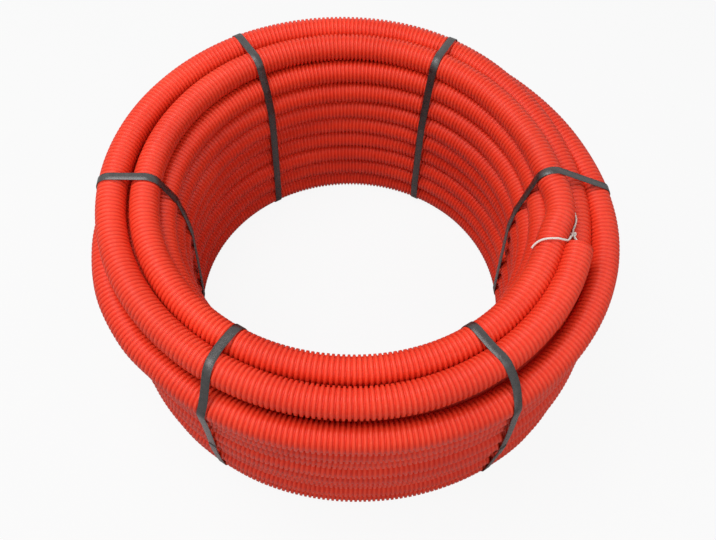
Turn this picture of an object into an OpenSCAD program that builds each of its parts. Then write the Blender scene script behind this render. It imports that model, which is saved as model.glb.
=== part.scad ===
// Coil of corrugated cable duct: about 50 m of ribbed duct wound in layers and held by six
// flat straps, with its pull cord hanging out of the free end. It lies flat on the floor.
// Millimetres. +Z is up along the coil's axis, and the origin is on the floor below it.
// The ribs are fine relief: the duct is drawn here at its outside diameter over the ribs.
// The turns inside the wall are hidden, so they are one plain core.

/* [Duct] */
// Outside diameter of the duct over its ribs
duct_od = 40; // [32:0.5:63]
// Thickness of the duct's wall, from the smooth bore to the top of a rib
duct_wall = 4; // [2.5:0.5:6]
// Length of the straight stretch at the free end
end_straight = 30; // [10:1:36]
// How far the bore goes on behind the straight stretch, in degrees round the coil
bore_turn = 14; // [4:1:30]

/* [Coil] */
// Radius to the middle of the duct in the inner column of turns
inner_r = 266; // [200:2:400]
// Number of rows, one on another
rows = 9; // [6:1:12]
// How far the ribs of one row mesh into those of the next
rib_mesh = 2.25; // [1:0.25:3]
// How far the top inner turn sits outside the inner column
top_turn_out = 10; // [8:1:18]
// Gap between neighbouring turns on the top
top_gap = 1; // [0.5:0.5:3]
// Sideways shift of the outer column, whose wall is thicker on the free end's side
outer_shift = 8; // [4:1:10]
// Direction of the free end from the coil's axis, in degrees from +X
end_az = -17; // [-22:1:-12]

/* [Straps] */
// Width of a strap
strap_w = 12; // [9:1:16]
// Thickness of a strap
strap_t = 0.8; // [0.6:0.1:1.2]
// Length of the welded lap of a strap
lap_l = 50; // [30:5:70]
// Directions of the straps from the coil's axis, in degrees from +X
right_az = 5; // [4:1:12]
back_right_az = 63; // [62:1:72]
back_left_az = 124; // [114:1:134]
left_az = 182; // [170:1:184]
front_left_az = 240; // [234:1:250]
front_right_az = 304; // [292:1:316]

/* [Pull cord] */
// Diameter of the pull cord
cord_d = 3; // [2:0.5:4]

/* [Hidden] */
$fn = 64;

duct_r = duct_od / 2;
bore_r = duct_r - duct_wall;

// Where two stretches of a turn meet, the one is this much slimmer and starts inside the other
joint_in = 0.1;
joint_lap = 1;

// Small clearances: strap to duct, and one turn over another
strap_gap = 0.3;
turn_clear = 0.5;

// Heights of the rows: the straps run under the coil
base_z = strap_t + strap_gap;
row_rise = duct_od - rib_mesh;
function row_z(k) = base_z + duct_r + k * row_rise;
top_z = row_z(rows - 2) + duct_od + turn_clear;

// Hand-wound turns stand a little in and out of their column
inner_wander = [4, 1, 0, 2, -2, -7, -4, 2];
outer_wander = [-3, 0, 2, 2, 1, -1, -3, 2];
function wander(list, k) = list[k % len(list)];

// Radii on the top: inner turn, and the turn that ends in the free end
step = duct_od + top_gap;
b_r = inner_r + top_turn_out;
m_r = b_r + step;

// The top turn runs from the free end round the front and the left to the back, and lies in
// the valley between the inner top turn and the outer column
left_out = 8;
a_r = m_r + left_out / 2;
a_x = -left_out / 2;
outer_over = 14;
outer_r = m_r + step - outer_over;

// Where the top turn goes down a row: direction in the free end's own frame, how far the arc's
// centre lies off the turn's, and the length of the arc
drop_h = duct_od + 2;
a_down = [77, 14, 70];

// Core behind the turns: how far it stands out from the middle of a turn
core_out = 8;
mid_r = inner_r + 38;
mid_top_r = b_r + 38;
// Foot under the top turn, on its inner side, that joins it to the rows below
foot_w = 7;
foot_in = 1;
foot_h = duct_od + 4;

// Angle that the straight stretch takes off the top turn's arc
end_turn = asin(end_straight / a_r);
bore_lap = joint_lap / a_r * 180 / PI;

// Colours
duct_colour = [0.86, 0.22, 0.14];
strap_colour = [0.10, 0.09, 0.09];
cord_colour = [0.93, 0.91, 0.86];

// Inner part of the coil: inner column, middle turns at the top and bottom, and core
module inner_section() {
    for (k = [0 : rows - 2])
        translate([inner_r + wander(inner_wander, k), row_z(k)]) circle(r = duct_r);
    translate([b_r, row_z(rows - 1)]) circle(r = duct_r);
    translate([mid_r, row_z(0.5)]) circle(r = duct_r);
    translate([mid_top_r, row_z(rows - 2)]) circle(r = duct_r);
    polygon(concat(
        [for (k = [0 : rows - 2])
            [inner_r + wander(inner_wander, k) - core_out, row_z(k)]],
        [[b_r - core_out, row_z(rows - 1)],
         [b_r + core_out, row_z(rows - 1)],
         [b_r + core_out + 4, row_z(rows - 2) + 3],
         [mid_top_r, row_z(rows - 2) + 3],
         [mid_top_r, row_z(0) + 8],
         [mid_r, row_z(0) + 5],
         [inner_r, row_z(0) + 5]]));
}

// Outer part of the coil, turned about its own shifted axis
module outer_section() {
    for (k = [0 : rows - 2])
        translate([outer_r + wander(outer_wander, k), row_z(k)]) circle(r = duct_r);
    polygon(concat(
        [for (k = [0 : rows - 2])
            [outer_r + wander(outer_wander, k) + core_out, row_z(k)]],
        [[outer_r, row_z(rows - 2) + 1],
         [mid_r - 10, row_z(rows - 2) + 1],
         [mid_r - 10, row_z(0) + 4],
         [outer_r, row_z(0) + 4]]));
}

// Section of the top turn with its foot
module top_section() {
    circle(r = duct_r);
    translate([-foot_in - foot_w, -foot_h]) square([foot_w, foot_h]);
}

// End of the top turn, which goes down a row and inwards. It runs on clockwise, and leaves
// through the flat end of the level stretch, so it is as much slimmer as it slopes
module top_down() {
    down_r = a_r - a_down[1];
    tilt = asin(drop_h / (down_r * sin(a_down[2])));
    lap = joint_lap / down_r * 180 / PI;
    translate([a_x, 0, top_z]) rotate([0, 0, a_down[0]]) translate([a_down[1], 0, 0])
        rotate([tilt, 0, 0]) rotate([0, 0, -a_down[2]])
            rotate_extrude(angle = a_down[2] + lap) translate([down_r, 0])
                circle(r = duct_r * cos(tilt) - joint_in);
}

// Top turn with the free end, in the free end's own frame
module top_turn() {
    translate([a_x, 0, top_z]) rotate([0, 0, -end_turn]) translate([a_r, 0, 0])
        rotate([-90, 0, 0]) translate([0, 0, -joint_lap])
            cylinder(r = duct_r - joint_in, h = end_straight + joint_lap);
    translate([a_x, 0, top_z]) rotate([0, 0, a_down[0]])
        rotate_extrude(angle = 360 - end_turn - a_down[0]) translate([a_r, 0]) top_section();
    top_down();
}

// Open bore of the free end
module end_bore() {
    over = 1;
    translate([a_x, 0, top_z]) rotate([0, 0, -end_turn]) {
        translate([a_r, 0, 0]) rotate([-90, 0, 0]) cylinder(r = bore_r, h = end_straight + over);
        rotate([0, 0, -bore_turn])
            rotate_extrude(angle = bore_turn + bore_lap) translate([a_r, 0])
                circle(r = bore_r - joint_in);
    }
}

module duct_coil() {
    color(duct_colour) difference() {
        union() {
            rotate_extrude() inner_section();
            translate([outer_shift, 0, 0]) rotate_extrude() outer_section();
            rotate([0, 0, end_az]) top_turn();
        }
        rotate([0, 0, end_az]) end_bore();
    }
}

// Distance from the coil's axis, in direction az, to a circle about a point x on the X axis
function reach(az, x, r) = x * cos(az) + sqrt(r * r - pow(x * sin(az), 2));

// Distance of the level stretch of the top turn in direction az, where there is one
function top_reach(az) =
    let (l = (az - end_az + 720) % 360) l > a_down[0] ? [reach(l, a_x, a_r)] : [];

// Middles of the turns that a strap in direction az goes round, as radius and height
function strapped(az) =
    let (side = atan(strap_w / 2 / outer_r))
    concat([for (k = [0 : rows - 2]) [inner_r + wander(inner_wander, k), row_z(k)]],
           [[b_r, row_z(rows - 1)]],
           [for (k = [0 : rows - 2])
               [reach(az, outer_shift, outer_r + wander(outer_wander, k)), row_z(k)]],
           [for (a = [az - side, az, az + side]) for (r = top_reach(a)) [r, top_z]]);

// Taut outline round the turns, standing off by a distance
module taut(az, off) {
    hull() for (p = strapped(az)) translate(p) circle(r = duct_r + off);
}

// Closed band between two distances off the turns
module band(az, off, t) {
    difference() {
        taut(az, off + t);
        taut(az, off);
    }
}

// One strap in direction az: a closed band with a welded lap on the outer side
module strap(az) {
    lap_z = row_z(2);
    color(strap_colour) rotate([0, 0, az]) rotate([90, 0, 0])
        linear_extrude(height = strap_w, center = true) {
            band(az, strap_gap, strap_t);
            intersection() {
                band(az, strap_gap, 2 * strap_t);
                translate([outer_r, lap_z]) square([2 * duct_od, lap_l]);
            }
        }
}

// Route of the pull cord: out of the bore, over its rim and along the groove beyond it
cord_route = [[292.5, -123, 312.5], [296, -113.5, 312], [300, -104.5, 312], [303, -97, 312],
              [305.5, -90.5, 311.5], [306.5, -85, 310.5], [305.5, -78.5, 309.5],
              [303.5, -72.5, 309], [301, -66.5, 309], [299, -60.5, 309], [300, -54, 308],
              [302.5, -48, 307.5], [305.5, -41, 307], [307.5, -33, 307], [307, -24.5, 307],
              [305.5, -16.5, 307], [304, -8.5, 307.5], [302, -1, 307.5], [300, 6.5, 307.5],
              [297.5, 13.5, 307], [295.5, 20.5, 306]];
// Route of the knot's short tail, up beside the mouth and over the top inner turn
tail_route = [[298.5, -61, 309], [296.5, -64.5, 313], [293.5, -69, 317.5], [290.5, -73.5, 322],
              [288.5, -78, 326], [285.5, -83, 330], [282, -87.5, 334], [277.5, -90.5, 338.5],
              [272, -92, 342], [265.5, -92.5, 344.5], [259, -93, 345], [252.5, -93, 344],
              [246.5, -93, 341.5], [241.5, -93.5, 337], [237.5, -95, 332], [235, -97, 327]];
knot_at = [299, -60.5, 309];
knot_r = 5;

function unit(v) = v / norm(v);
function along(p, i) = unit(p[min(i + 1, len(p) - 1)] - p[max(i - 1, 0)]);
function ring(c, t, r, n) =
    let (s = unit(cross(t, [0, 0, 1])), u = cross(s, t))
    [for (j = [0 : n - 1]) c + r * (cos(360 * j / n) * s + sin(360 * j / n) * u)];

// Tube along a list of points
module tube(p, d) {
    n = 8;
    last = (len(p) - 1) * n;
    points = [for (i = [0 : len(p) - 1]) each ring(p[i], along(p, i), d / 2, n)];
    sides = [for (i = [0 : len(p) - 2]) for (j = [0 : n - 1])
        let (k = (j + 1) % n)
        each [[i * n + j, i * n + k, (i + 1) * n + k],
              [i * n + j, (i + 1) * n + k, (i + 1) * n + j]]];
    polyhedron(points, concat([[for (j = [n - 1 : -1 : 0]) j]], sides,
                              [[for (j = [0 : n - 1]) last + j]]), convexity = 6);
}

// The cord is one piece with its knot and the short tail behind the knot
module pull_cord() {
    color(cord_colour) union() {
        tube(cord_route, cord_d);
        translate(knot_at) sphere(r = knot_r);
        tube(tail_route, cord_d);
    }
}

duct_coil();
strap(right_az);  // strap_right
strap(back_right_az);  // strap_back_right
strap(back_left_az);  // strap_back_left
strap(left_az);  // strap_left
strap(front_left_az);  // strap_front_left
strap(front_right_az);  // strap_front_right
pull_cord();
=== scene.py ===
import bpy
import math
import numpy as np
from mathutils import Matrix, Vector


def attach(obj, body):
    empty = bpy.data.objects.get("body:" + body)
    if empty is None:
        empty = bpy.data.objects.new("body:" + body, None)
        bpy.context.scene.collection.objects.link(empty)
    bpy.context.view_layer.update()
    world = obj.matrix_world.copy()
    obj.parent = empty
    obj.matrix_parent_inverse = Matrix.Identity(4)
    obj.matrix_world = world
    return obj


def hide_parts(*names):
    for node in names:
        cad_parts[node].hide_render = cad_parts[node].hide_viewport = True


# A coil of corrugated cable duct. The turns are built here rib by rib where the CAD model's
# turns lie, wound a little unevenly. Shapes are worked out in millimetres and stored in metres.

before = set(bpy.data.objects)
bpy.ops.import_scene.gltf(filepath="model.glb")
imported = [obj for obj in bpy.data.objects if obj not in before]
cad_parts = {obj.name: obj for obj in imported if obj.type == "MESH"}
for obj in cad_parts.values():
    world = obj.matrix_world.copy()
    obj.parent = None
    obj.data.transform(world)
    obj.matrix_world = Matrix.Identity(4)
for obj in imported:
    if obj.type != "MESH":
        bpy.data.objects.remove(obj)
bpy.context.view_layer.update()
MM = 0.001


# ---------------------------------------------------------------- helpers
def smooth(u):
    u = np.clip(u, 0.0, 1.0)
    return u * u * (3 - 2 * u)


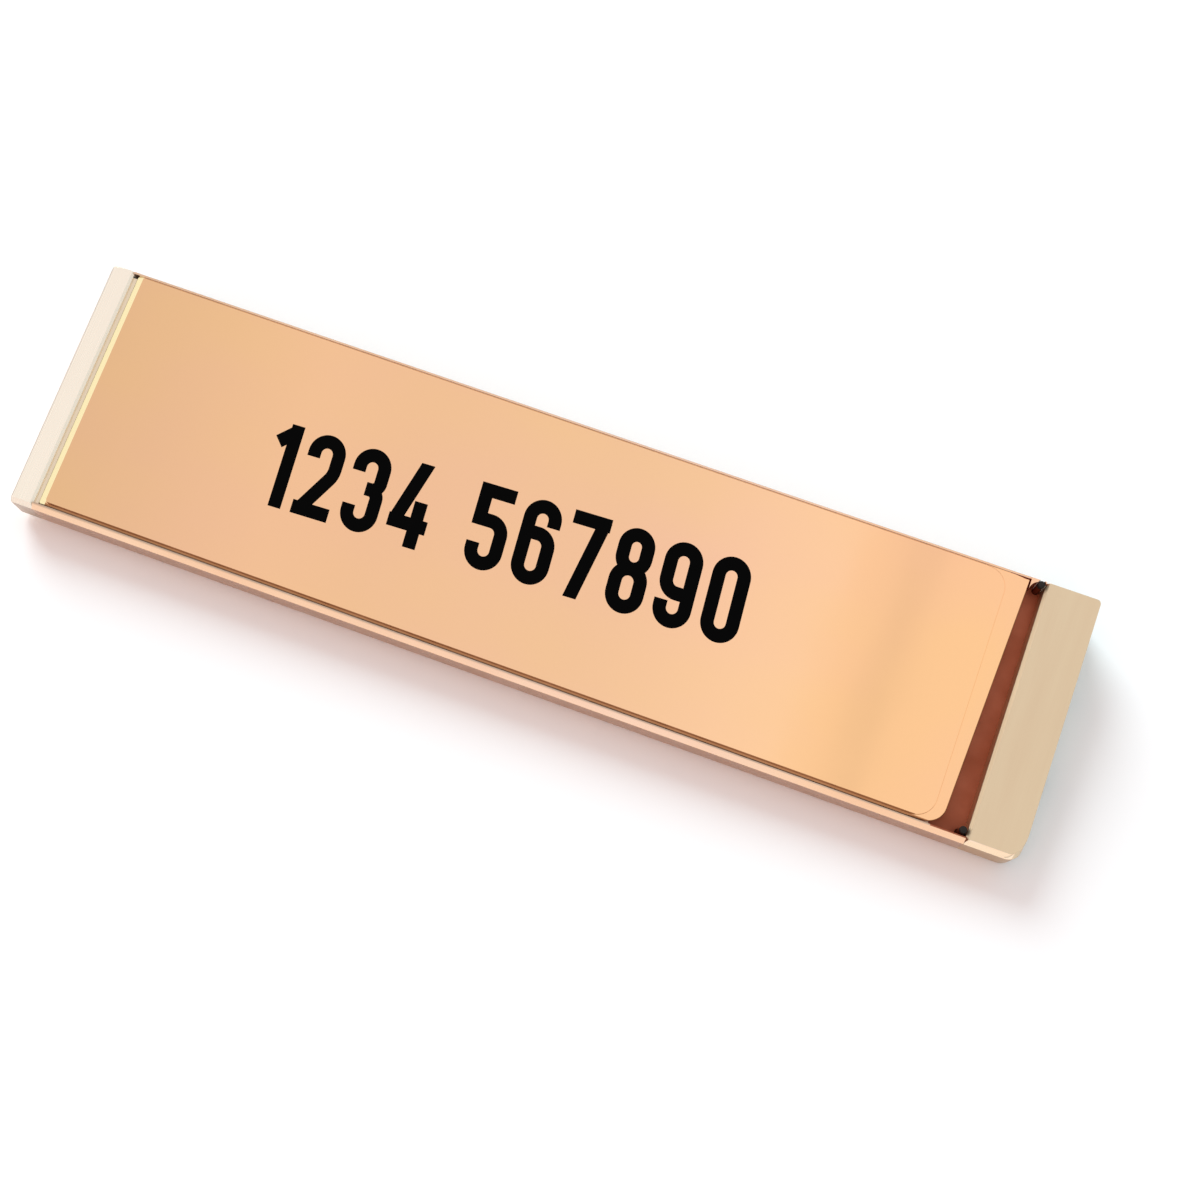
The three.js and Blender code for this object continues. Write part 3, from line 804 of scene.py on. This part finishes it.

» **Written exercise**
Say how many lines in the records hold "before", with the number as the whole reply.

» **Task solution**
2